Back-room dealings at the House, a dubious voice vote, and 64 Senators voted Aye to pass H.R. 4302, surprising the industry and many legislators alike, temporarily halting cuts to doctors’ payments from Medicare, delaying ICD-10 implementation for a year, and extending a limited moratorium on post-payment review of inpatient hospital claims by RACs related to the controversial 2-Midnight rule.
The House surprisingly passed H.R. 4302 by voice vote, last Thursday, March 27, after some kind of deal was made on Wednesday between House Speaker John Boehner, R-Ohio, and Senate Majority Leader Harry Reid, D-Nev.
House Budget Committee chairman Paul Ryan, R-Wis., exclaimed, “They voiced it? My God!” while walking onto the floor on Thursday, after the deal between Boehner and Reid forced the bill through without a single member having to go on record as voting for or against the bill that seemed to only be seen as a way to stop cuts in the the Sustainable Growth Rate (SGR) – just as it has been done 17 times before.
Thursday morning, the bill’s passage was in doubt for a short time, as key House Democrats were speaking against the bill, and it was to be voted on under suspension of the rules, meaning it needed a two-thirds majority to pass rather than a simple majority. Therefore, to pass, a fair number of Democrats would have to vote for the bill, which was authored by Republicans.
Rep. Sandy Levin, D-Mich., top Democrat on the Ways and Means Committee, said, “We deserve better and we need to do better.” Also, groups like the American Medical Association (AMA) had come out against the bill because it wanted a more permanent fix to the SGR.
House Minority Whip Steny Hoyer, D-Md., was outraged, calling the patch, “…a fraud – and both sides have committed that fraud.” He wanted to see a permanent fix, further stating, “What a lamentable fact we cannot summon the courage and wisdom to do just that.”

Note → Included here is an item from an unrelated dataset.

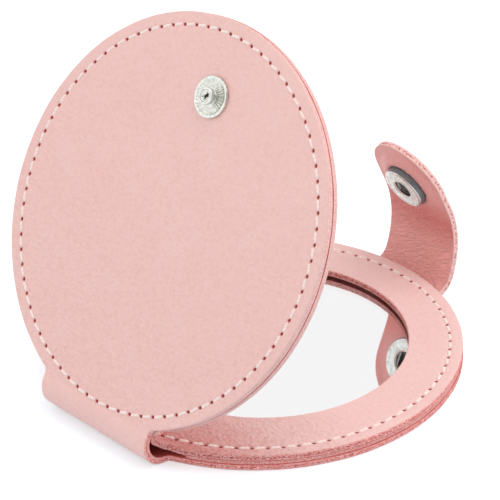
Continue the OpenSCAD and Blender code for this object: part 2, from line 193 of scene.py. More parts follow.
def measures():
    """All sizes in millimetres and radians, with those that follow from them."""
    scene = bpy.context.scene
    m = SimpleNamespace()
    for group in (scene.compact_discs, scene.compact_seams, scene.compact_strap, scene.compact_snap):
        for key in group.__annotations__:
            value = getattr(group, key)
            is_length = group.bl_rna.properties[key].subtype == "DISTANCE"
            setattr(m, key, round(value * 1000, 5) if is_length else value)
    m.r, m.t, m.half, m.strap_half = m.disc / 2, m.leather, m.bridge / 2, m.width / 2
    m.axis = np.array(hinge_at["lid_fold"][1:]) * 1000
    m.glass_top = m.t - m.pocket + BEHIND_GLASS + m.glass_thickness
    m.glass_fit = m.glass / 2 + POCKET_PLAY
    m.base_h = m.glass_top + m.t
    m.seam_r = m.r - m.inset
    m.neck_y = math.sqrt((m.r + m.bridge_fillet) ** 2 - (m.half + m.bridge_fillet) ** 2)
    m.strap_y = math.sqrt((m.r + m.fillet) ** 2 - (m.strap_half + m.fillet) ** 2)

    lid_t, lean = 2 * m.t, m.opening
    corner = m.axis[0] + lid_t * math.sin(lean) + (m.axis[1] + lid_t * math.cos(lean)) / math.tan(lean)
    m.fold_r = (corner - m.neck_y) * math.tan(lean / 2)
    land = m.axis[0] - m.neck_y - m.crease_land
    m.crease = m.axis + land * np.array([-math.cos(lean), math.sin(lean)]) \
        - m.crease_radius * np.array([math.sin(lean), math.cos(lean)])
    top = m.crease + m.crease_radius * np.array([math.sin(m.lift), -math.cos(m.lift)])
    rise = (top[1] - m.base_h - m.lift_radius * (1 - math.cos(m.lift))) / math.sin(m.lift)
    m.lift_y = top[0] - rise * math.cos(m.lift) - m.lift_radius * math.sin(m.lift)
    m.outer_bend = ("base", "lid", (0, m.neck_y, 1.4), (0, m.neck_y, OUTER_BEND_TOP))
    m.lining_bend = ("base", "lid", (0, m.neck_y, m.base_h), (0, m.neck_y, LINING_BEND_TOP))

    m.root_length = m.root_radius * (math.pi / 2 - m.root_lean)
    m.curve_length = m.belly_radius * (m.root_lean + m.tab_lean)
    m.root_c = np.array([-m.strap_y, m.t + m.root_radius])
    m.belly_c = m.root_c + (m.belly_radius - m.root_radius) * np.array([math.cos(m.root_lean), math.sin(m.root_lean)])
    m.tab_along = np.array([math.sin(m.tab_lean), math.cos(m.tab_lean)])
    m.tab_inward = np.array([math.cos(m.tab_lean), -math.sin(m.tab_lean)])
    m.snap_at = m.belly_c - m.belly_radius * m.tab_inward + m.tab_lead * m.tab_along
    m.stud_y = m.stud_inset - m.r
    return m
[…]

House Minority Leader Nancy Pelosi, D-Calif., said in her weekly press conference that the bill was indeed “a bad choice, but it’s the only choice we have.” She stated she would be voting in support of the bill. According to Pelosi, the Republicans wanted to suspend the rules in order to allow a voice vote, because they simply didn’t have enough votes to pass it – they needed 218 – and were hoping Democrats would push it the rest of the way through. Apparently, she feared that, “if they don’t have the votes” the Republicans would “blame it on us that this didn’t pass.”
Whatever the circumstances, the debate on the SGR fix ended without a single word being said publicly about ICD-10 and the 2-Midnight Rule, which were both part of the bill. The House leadership huddled into some closed-door meetings, and a new deal was struck. Members returned, the rules were suspended, and the bill was allowed to pass by voice vote only. Members, staff and reporters alike were all caught off-guard.
Members of both parties now explain that everyone was caught between a rock and a hard place, a bad choice or a different bad choice. All want to insist that they’re for a permanent fix – but not at the expense of seniors who might be denied coverage without a “patch”, and providers who would not be reimbursed at the full level.
A permanent fix perhaps lives in the same zip code as the Tooth Fairy. Earlier in March, the House passed a $137 billion permanent fix that included an attachment to delay the individual mandate penalty for 5 years, but said attachment made Senate Democrats choose to not take it up, and also caused the White House to issue a veto threat against that bill.
Three things we wonder about: (1) what would happen if the bill gets vetoed; (2) what in Heaven’s name was the deal struck between John Boehner and Harry Reid, and (3) when you listen to the voice vote in the recording above, do YOU hear a two-thirds majority say “Aye”?